I am an extremely fortunate teacher. My classes are filled to the brim with bright, capable and hard-working students. I am constantly impressed by the arguments they construct in essays and the points that they raise in class discussions. Although it might sound cliche, I can honestly say that I am proud of every single one of my students. Sadly, I am regularly told by some of my students that they do not have the ability to succeed in my class. When I ask them to explain why they think this might be the case, I am usually told that it is because they do not know how to communicate their knowledge. Due to the regularity with which I am confronted with these sort of statements, I have spent the last four months trying to help my students improve their self efficacy by showing them how to write. Based on the feedback that I have received so far, these strategies have been quite successful. Thus, I thought I would share three such strategies.
Discuss the Question
I recently read an article by Christopher Reddy (2015) on the curse of knowledge. Reddy’s central thesis — that teachers often forget how difficult it is to learn new concepts — is true on so many levels. Given the varied demands facing teachers on a daily basis, it is easy to assume that students ‘get’ the question immediately. However, this is rarely the case. Thus, teachers need to spend time explicitly discussing the question with their students. On the one hand, this involves showing them how to break apart the question. Furthermore, it also involves explicitly discussing the types of things that they might talk about when responding to the question itself. By explicitly discussing the content that they can use when responding to the question, my students feel less overwhelmed. Thus, they are more inclined to give the activity a go.
In addition to this, it is also important to explicitly discuss the type of language one might use when responding to the question. For example, if I ask my students to use a stimulus, then I tell them that they can use words such as shows, reveals, suggests or supports. Likewise, if I am asking them to explain something, I suggest that they use words such as because, generated, fostered or resulted in. In fact, I keep these words on display at the front of my classroom. As these words are easily accessible, my students are more inclined to use them in their writing.
Show them Samples
If we want our students to construct sophisticated responses, then we need to show them what sophisticated responses look like. This can be done in a few different ways. For instance, it is helpful to give your students exemplars that they can deconstruct. Alternatively, you can provide them with average responses and ask your students to suggest the ways in which these responses can be improved.
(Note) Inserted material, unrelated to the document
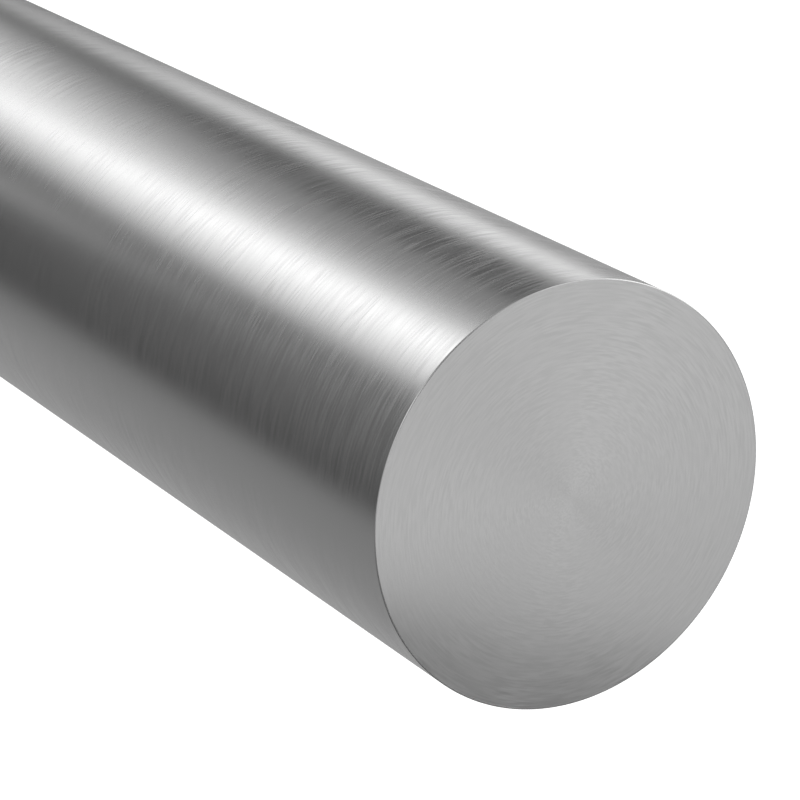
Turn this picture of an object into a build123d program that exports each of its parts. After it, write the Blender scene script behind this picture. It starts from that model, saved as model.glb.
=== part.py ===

That being said, I have found that my students benefit the most when I explicitly write a response in front of them. I prefer this approach for a few different reasons. Firstly, my students are able to see that writing is a process. Rather than always looking at the final product, they get to see me rewrite sentences and change my response where necessary. Secondly, by writing the sample response in front of them I am able to explain the thought process behind my decisions. For instance, I can tell them why I have used words such as firstly, additionally and therefore. Furthermore, I can explain why my topic sentences look a certain way and why I am supporting my ideas with evidence. When used effectively, this method helps my students see that it is ok to make mistakes. Additionally, it helps them develop strategies that they can use to improve their own writing.
Feedback and Feedforward
As shown, students need to be given the opportunity to deconstruct questions and see how responses are written. However, they also need to be given the opportunity to discuss their own writing with their peers. Arguably, there is an implicit assumption within some classrooms that feedback comes from the teacher alone. This is simply not the case. As such, I regularly ask my students to provide feedback to one another.
To begin this activity, I ask my students to write a short response. For instance, they might write an introduction, a conclusion or a short paragraph. I will then ask them to exchange their response with a peer that they trust. Next, I ask my students to highlight all of the wonderful things that their peer has done. For example, I ask my students to highlight any pieces of evidence, any dates or any terms that their peer has used. From there, they are asked to provide one another with written feedback. Specifically, they are instructed to start by outlining what they loved about the response. Furthermore, they have to provide one comment on what their peer can do to make this response even better.
I recently completed this activity with sixteen year olds. One of my students wrote “I really liked the depth and detail of your paragraph. Your choice of words strengthened your statement. I liked your use of evidence and how you supported it. However, there could be more evidence used. Remember to use historians.” What I love about this piece of feedback is that the student who wrote it has thought critically about the strengths and limitations of the piece before them. They have developed their ability to revise texts and they are able to use this knowledge to edit their own response.
Ultimately, these strategies have helped my students develop as writers. As such, their marks have improved and they are producing texts that are of a higher quality. Additionally, these strategies have helped my students recognise that they have the ability to construct sophisticated responses. Thus, they have started to see how capable they truly are. While these strategies might not work in every single context, I would strongly recommend giving them a try.